---------- SUPPLIED DATA ----------

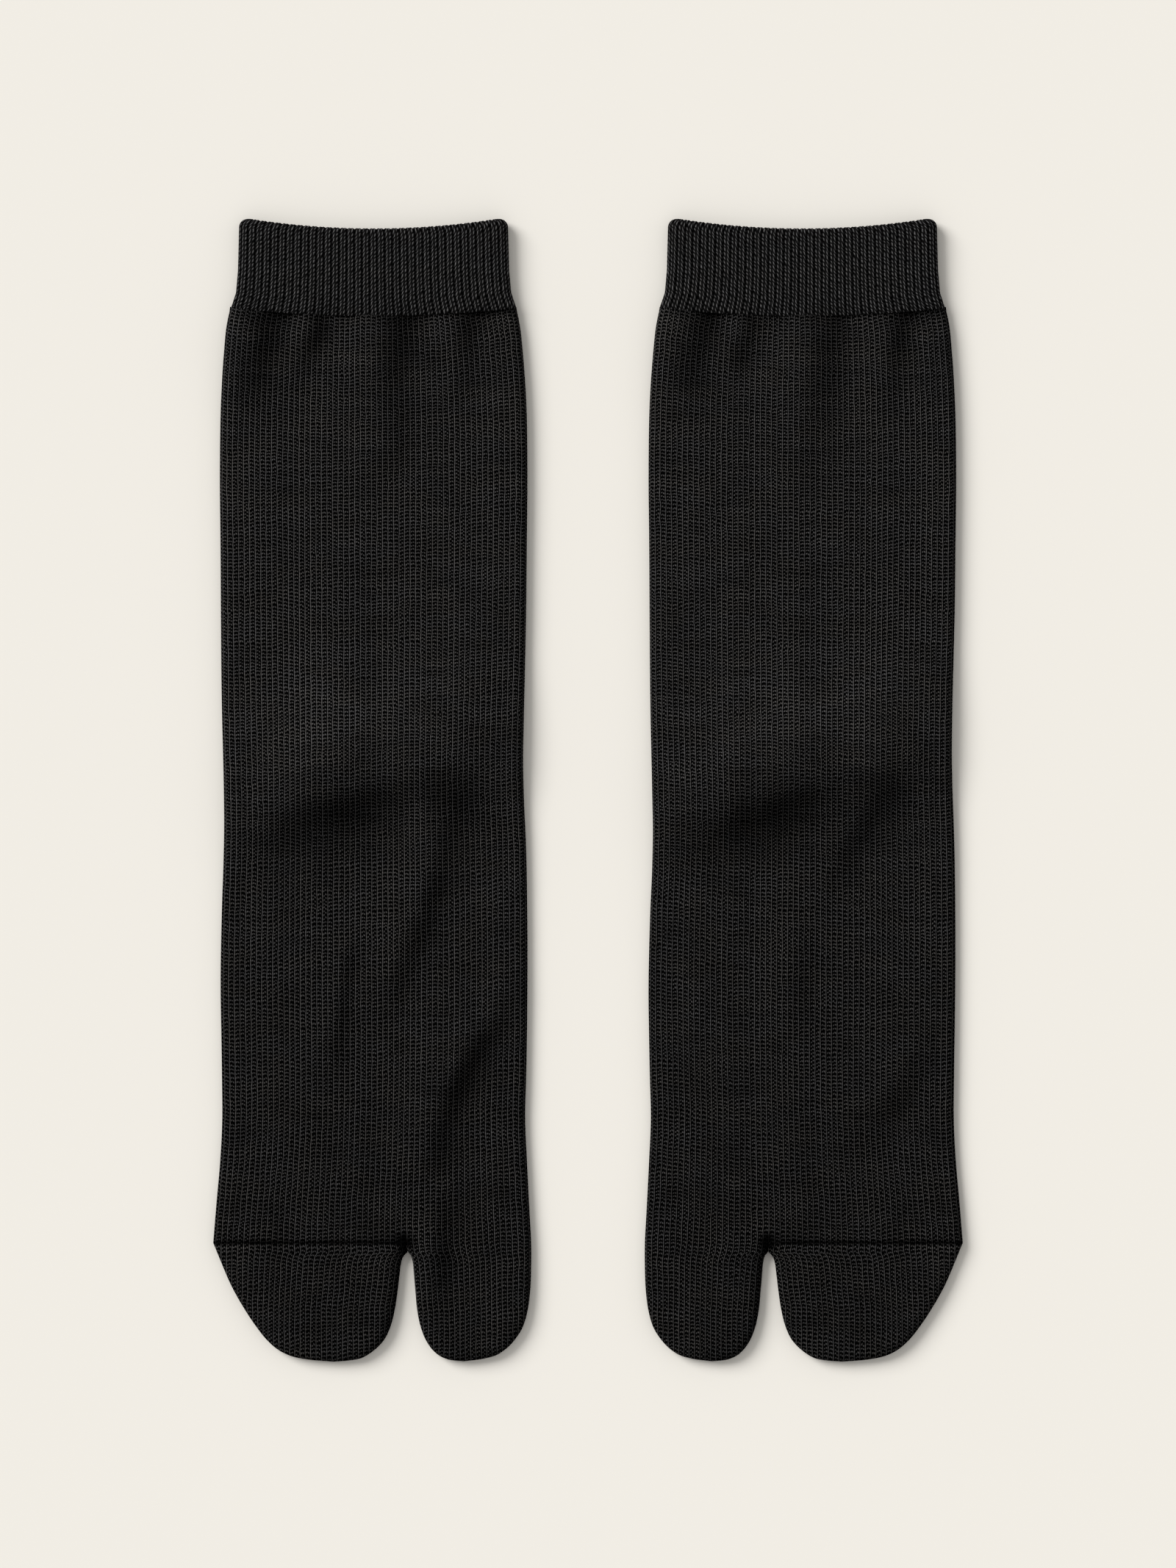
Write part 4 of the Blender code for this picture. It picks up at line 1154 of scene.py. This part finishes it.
def cuff_ring(rise, inset, overshoot=0.0):
    """One row of places round the cuff, inset from its outer face, starting under its left edge."""
    width = np.interp(rise, [row.rise for row in CUFF_WIDTHS], [row.half_width for row in CUFF_WIDTHS])
    into_corner = max(rise - (CUFF_LENGTH - CUFF_CORNER), 0.0)
    half_width = width - CUFF_CORNER + np.sqrt(max(CUFF_CORNER**2 - into_corner**2, 0.0))
    radius = CUFF_THICKNESS / 2
    flat = 2 * (half_width - radius)
    quarter = np.pi * radius
    rib = np.arange(CUFF_RIBS * RIB_POINTS + 1) / RIB_POINTS
    travelled = rib / CUFF_RIBS * 2 * (flat + quarter)
    heights = np.resize(RIB_HEIGHTS, len(rib))
    bead = RIB_BEAD * np.cos(2 * np.pi * rise / CUFF_COURSE)
    sunk = RIB_RISE * (1.0 - heights * (1.0 + bead)) * (1.0 - min(inset / CUFF_WALL, 1.0))
    reach = radius - inset - sunk
    turned = np.clip(travelled / radius, 0.0, np.pi)
    turned += np.clip((travelled - quarter - flat) / radius, 0.0, np.pi)
    along = np.clip(travelled - quarter, 0.0, flat) - np.clip(travelled - 2 * quarter - flat, 0.0, flat)
    x = along - flat / 2 - reach * np.sin(turned)
    z = radius - reach * np.cos(turned)
    sag = np.interp(rise, [0.0, CUFF_LENGTH], [CUFF_SEAM_SAG, CUFF_TOP_SAG])
    y = CUFF_SEAM + rise - sag * (1.0 - np.minimum(x / CUFF_SEAM_HALF_WIDTH, 1.0) ** 2) + overshoot * heights
    return np.stack([x, y, z], axis=-1), rib


# Single rib seen from its face: each rib shows two lines of strands that slant the same way, the right one a
# little duller, and the valley between two ribs shows a few deep strands over the dim ground.
RIB_LEFT_STRANDS = Strands(0.28, 0.12, 3.4, 0.0, 1.1)
RIB_RIGHT_STRANDS = Strands(0.73, 0.115, 2.0, 0.4, 1.0)
RIB_DEEP_STRANDS = Strands(0.02, 0.1, 1.0, 0.5, 1.2)
RIB_RIGHT_SHADE = 0.86
RIB_DEEP_SHADE = 0.2
RIB_GROUND_SHADE = 0.08
RIB_GROUND_HALF_WIDTH = 0.36
RIB_GRAIN_SCALE = 2.3
RIB_GRAIN_SHARE = 0.36
RIB_MOTTLE_BASE = 0.32
RIB_YARN = ((0.173, 0.1704, 0.171), (0.177, 0.1714, 0.1676))


def make_rib_knit():
    """The height of the strands, and how mottled the cloth is, over the stitches of the rib."""
    knit = start_knit("rib_knit", wander_scale=0.7, stray_across=0.12, stray_along=0.9)
    group = knit.group
    left, right, deep = (
        strand_line(group, knit, knit.course, line)
        for line in (RIB_LEFT_STRANDS, RIB_RIGHT_STRANDS, RIB_DEEP_STRANDS)
    )
    ground = maths(group, "MULTIPLY", hump(group, knit.wale, 0.5, RIB_GROUND_HALF_WIDTH), RIB_GROUND_SHADE)
    ground = maths(group, "MULTIPLY_ADD", deep, RIB_DEEP_SHADE, ground)
    strands = maths(group, "MAXIMUM", left, maths(group, "MULTIPLY", right, RIB_RIGHT_SHADE))
    group.links.new(maths(group, "MAXIMUM", strands, ground), knit.result.inputs["Strands"])
    grain = soft_noise(group, knit.place, RIB_GRAIN_SCALE, detail=3.0, roughness=GRAIN_ROUGHNESS)
    mottle = maths(group, "MULTIPLY_ADD", grain, RIB_GRAIN_SHARE, RIB_MOTTLE_BASE)
    group.links.new(mottle, knit.result.inputs["Mottle"])
    return group


RIB_KNIT_CLOTH = knit_material("ribbed_black_knit", make_rib_knit(), strand_height=0.4, yarn=RIB_YARN)


def make_cuff(sock):
    """The cuff's rows go up its outer face, over its rim, down its inner face and under it to the start."""
    bm = start_piece()
    outer_rows = 2 * round(CUFF_LENGTH / CUFF_COURSE)
    rim_foot = CUFF_LENGTH - RIM_HEIGHT
    rows = [(rise, 0.0, 0.0) for rise in np.linspace(CUFF_START, rim_foot, outer_rows)]
    for turn in np.linspace(0.0, np.pi, RIM_STEPS)[1:-1]:
        inset = CUFF_WALL / 2 * (1.0 - np.cos(turn))
        rows.append((rim_foot + RIM_RISE * np.sin(turn), inset, RIM_SCALLOP * np.sin(turn)))
    rows += [(rise, CUFF_WALL, 0.0) for rise in np.linspace(rim_foot, CUFF_START, CUFF_INNER_ROWS)]
    rows += [(CUFF_UNDERSIDE, CUFF_WALL * share, 0.0) for share in CUFF_UNDERSIDE_PLACES]
    rows.append(rows[0])
    rings = [cuff_ring(*row) for row in rows]
    points = np.stack([ring for ring, _ in rings])
    down = np.array([(CUFF_LENGTH - rise) / CUFF_COURSE for rise, _, _ in rows])
    # Painted shade and painted light from the creases, on the cuff's upper face only.
    painted_cuff_shade = crease_shade(sock.side * points[..., 0], points[..., 1], sock.creases)
    painted_cuff_shade *= points[..., 2] > CUFF_THICKNESS / 2
    add_face(bm, points, rings[0][1], down[:, None], False, painted_cuff_shade)
    return finish_piece(bm, sock, "ribbed_cuff", CUFF_RIBS, RIB_KNIT_CLOTH)


# ------------------------------------------------------------------------------
# The pair. Each sock's pieces are made, and each stands for its solid and rides with the pair.
# ------------------------------------------------------------------------------
for each in SOCKS:
    heel = make_heel(each)
    declare(heel, f"{each.name}_heel")
    leg = make_leg_and_foot(each)
    declare(leg, f"{each.name}_body")
    declare(make_toe_cap(each), f"{each.name}_toe_cap")
    declare(make_cuff(each), f"{each.name}_cuff")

----------

## AIM OF THE EXERCISE
From the top of the listing above, restate each line word for word up to and including the line with "return np.stack([x, y, z], axis=-1), rib"; add nothing else.

## THE RESULT
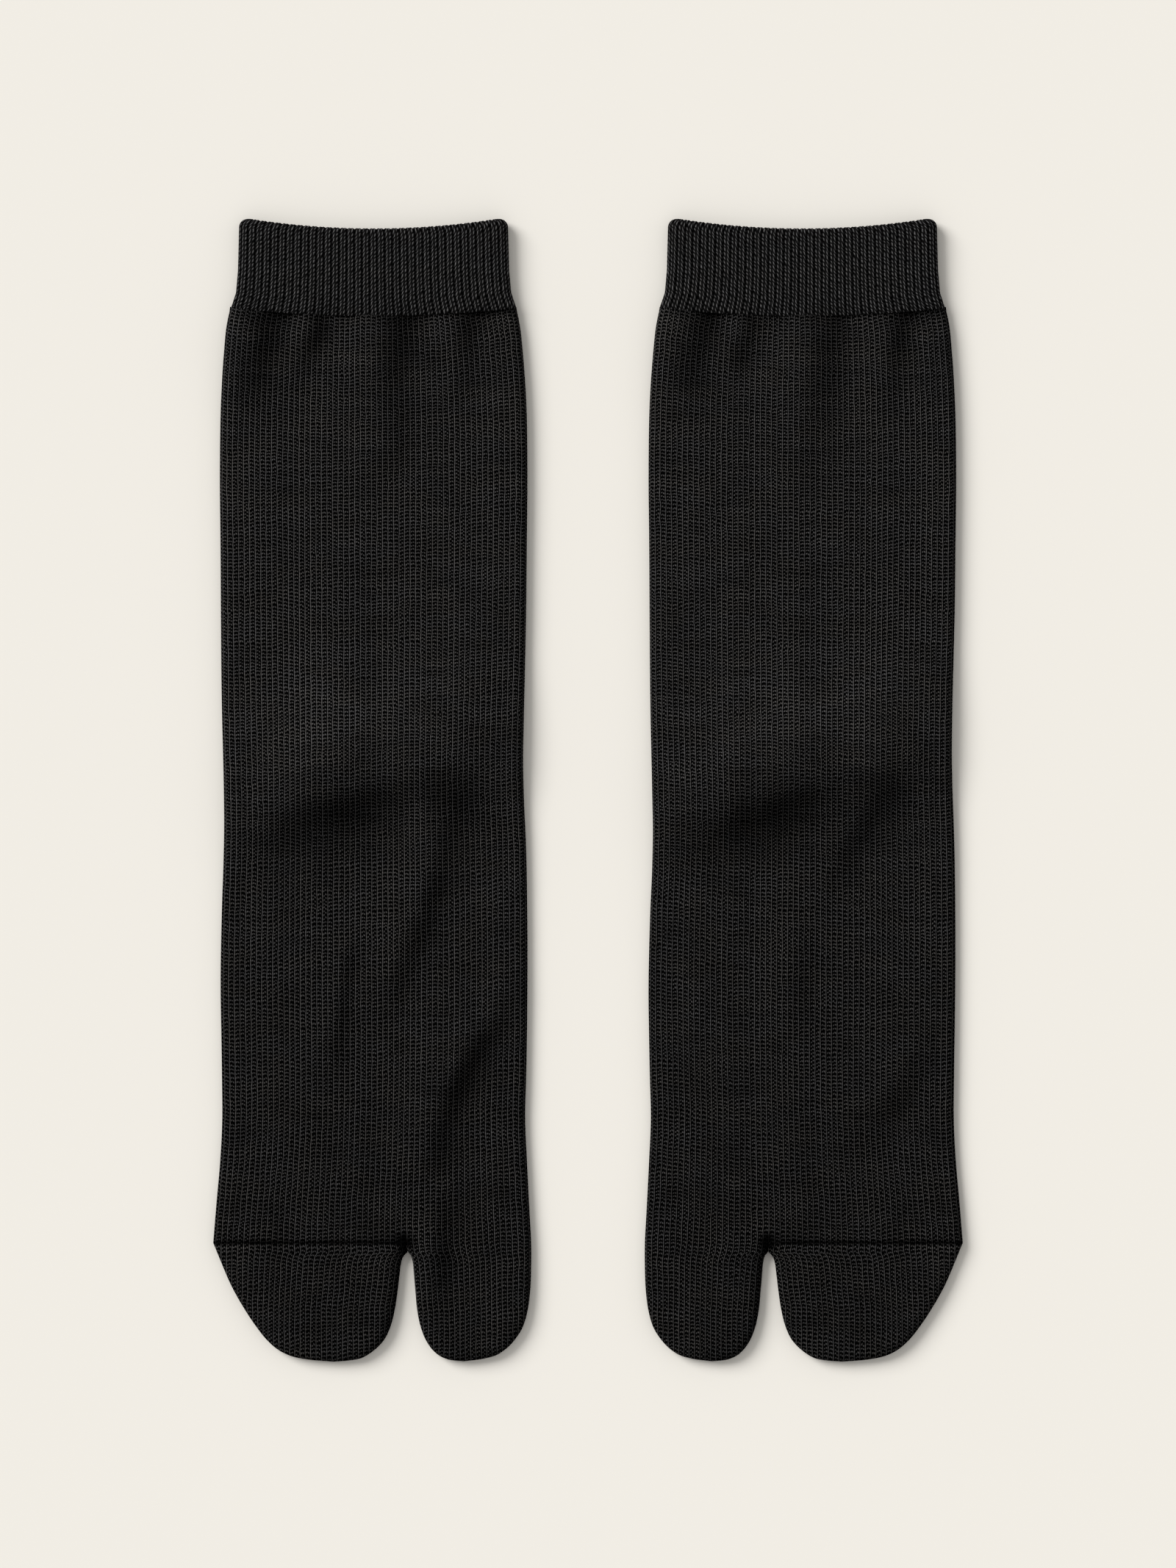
Write part 4 of the Blender code for this picture. It picks up at line 1154 of scene.py. This part finishes it.
def cuff_ring(rise, inset, overshoot=0.0):
    """One row of places round the cuff, inset from its outer face, starting under its left edge."""
    width = np.interp(rise, [row.rise for row in CUFF_WIDTHS], [row.half_width for row in CUFF_WIDTHS])
    into_corner = max(rise - (CUFF_LENGTH - CUFF_CORNER), 0.0)
    half_width = width - CUFF_CORNER + np.sqrt(max(CUFF_CORNER**2 - into_corner**2, 0.0))
    radius = CUFF_THICKNESS / 2
    flat = 2 * (half_width - radius)
    quarter = np.pi * radius
    rib = np.arange(CUFF_RIBS * RIB_POINTS + 1) / RIB_POINTS
    travelled = rib / CUFF_RIBS * 2 * (flat + quarter)
    heights = np.resize(RIB_HEIGHTS, len(rib))
    bead = RIB_BEAD * np.cos(2 * np.pi * rise / CUFF_COURSE)
    sunk = RIB_RISE * (1.0 - heights * (1.0 + bead)) * (1.0 - min(inset / CUFF_WALL, 1.0))
    reach = radius - inset - sunk
    turned = np.clip(travelled / radius, 0.0, np.pi)
    turned += np.clip((travelled - quarter - flat) / radius, 0.0, np.pi)
    along = np.clip(travelled - quarter, 0.0, flat) - np.clip(travelled - 2 * quarter - flat, 0.0, flat)
    x = along - flat / 2 - reach * np.sin(turned)
    z = radius - reach * np.cos(turned)
    sag = np.interp(rise, [0.0, CUFF_LENGTH], [CUFF_SEAM_SAG, CUFF_TOP_SAG])
    y = CUFF_SEAM + rise - sag * (1.0 - np.minimum(x / CUFF_SEAM_HALF_WIDTH, 1.0) ** 2) + overshoot * heights
    return np.stack([x, y, z], axis=-1), rib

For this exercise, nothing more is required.